■ Stated goal: Print the first line of the material below and each line after it, exactly as written, ending with the line that contains "# filaments, so".

■ Raw data:
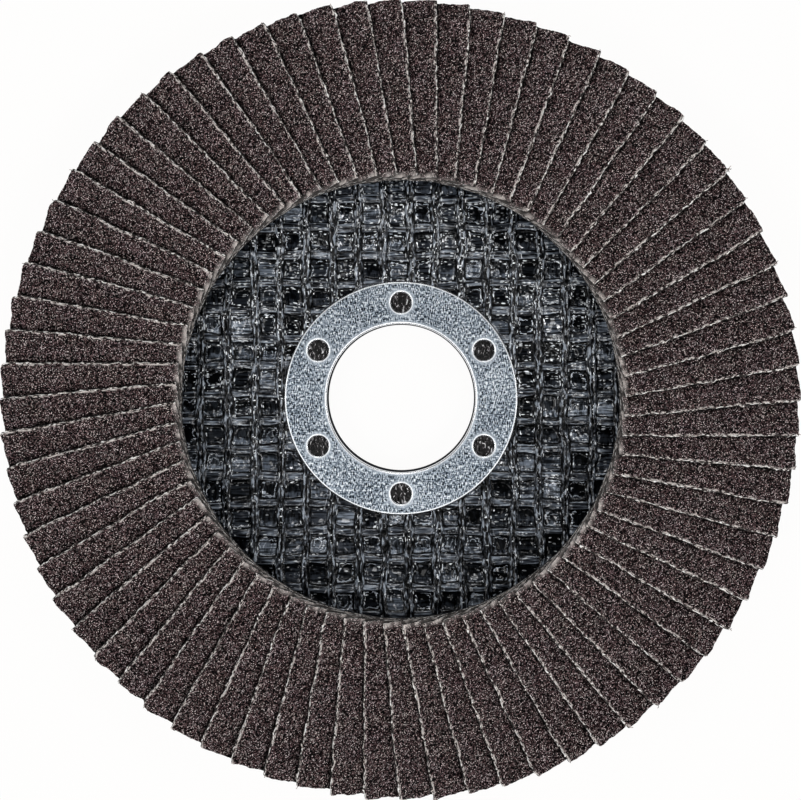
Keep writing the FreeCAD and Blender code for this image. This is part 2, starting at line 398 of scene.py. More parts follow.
# %% Material: glass fibre in black phenolic resin
laminate, tree = new_material("glass_fibre_in_black_phenolic")
place = node(tree, "TexCoord")
wander = node(tree, "TexNoise", {"Vector": place.outputs["Object"], "Scale": 1000 / 2.5, "Detail": 2.0})
wander = node(tree, "VectorMath", {0: wander.outputs["Color"], 1: (0.5, 0.5, 0.5)}, operation="SUBTRACT")
wander = node(tree, "VectorMath", {0: wander, 1: (0.45 * MM, 0.40 * MM, 0.0)}, operation="MULTIPLY")
on_cloth = node(tree, "Attribute", attribute_name="on_cloth")
moved = node(tree, "VectorMath", {0: on_cloth.outputs["Vector"], 1: wander})
moved = node(tree, "VectorMath", {0: moved, 1: (SHIFT_X * MM, SHIFT_Y * MM, 0.0)}, operation="SUBTRACT")
axes = node(tree, "SeparateXYZ", {0: moved})
from_x = node(tree, "Math", {0: axes, 1: PITCH_X / 2 * MM}, operation="PINGPONG")
from_y = node(tree, "Math", {0: axes.outputs[1], 1: PITCH_Y / 2 * MM}, operation="PINGPONG")
warp = node(tree, "MapRange", {0: from_x, 1: (HALF_X - 0.12) * MM, 2: (HALF_X + 0.15) * MM}, **SMOOTH)
weft = node(tree, "MapRange", {0: from_y, 1: (HALF_Y - 0.10) * MM, 2: (HALF_Y + 0.12) * MM}, **SMOOTH)
print("window grid: %.2f by %.2f mm" % (PITCH_X, PITCH_Y))

# %% [markdown]
# Each strand is a bundle of fibres that catch the light one by one. Noise stretched along
# the strand gives such streaks. They are 0.34 and 0.26 mm wide, coarser than real
# filaments, so that they show in the picture.

# %% Streaks along the strands
run_y = node(tree, "Mapping", {0: place.outputs["Object"], 3: (1000 / 0.34, 1000 / 1.2, 1000 / 2.0)})
run_x = node(tree, "Mapping", {0: place.outputs["Object"], 3: (1000 / 2.6, 1000 / 0.26, 1000 / 2.0)})
streak_y = node(tree, "TexNoise", {"Vector": run_y, "Scale": 1.0, "Detail": 2.0, "Distortion": 0.6})
streak_x = node(tree, "TexNoise", {"Vector": run_x, "Scale": 1.0, "Detail": 2.0})
warp_tone = node(tree, "ValToRGB", {0: streak_y},
                 stops=[(0.40, "060708"), (0.47, "1D1F23"), (0.55, "373B42"), (0.64, "98A0AB")])
weft_tone = node(tree, "ValToRGB", {0: streak_x},
                 stops=[(0.38, "090A0C"), (0.46, "272A30"), (0.55, "40454D"), (0.65, "848C97")])
print("colours of a strand:", len(warp_tone.color_ramp.elements))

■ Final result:
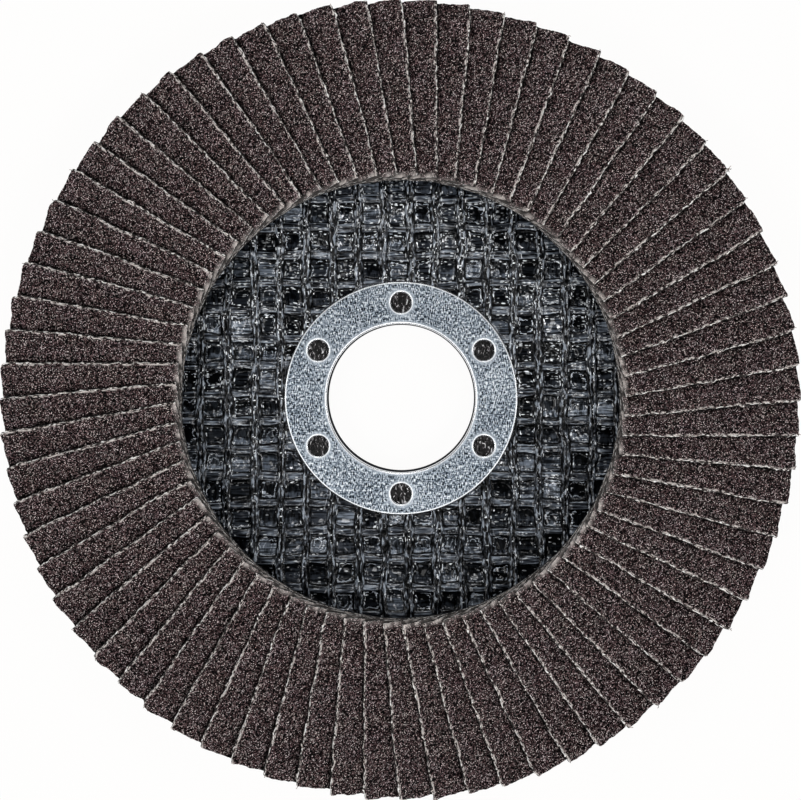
Keep writing the FreeCAD and Blender code for this image. This is part 2, starting at line 398 of scene.py. More parts follow.
# %% Material: glass fibre in black phenolic resin
laminate, tree = new_material("glass_fibre_in_black_phenolic")
place = node(tree, "TexCoord")
wander = node(tree, "TexNoise", {"Vector": place.outputs["Object"], "Scale": 1000 / 2.5, "Detail": 2.0})
wander = node(tree, "VectorMath", {0: wander.outputs["Color"], 1: (0.5, 0.5, 0.5)}, operation="SUBTRACT")
wander = node(tree, "VectorMath", {0: wander, 1: (0.45 * MM, 0.40 * MM, 0.0)}, operation="MULTIPLY")
on_cloth = node(tree, "Attribute", attribute_name="on_cloth")
moved = node(tree, "VectorMath", {0: on_cloth.outputs["Vector"], 1: wander})
moved = node(tree, "VectorMath", {0: moved, 1: (SHIFT_X * MM, SHIFT_Y * MM, 0.0)}, operation="SUBTRACT")
axes = node(tree, "SeparateXYZ", {0: moved})
from_x = node(tree, "Math", {0: axes, 1: PITCH_X / 2 * MM}, operation="PINGPONG")
from_y = node(tree, "Math", {0: axes.outputs[1], 1: PITCH_Y / 2 * MM}, operation="PINGPONG")
warp = node(tree, "MapRange", {0: from_x, 1: (HALF_X - 0.12) * MM, 2: (HALF_X + 0.15) * MM}, **SMOOTH)
weft = node(tree, "MapRange", {0: from_y, 1: (HALF_Y - 0.10) * MM, 2: (HALF_Y + 0.12) * MM}, **SMOOTH)
print("window grid: %.2f by %.2f mm" % (PITCH_X, PITCH_Y))

# %% [markdown]
# Each strand is a bundle of fibres that catch the light one by one. Noise stretched along
# the strand gives such streaks. They are 0.34 and 0.26 mm wide, coarser than real
# filaments, so that they show in the picture.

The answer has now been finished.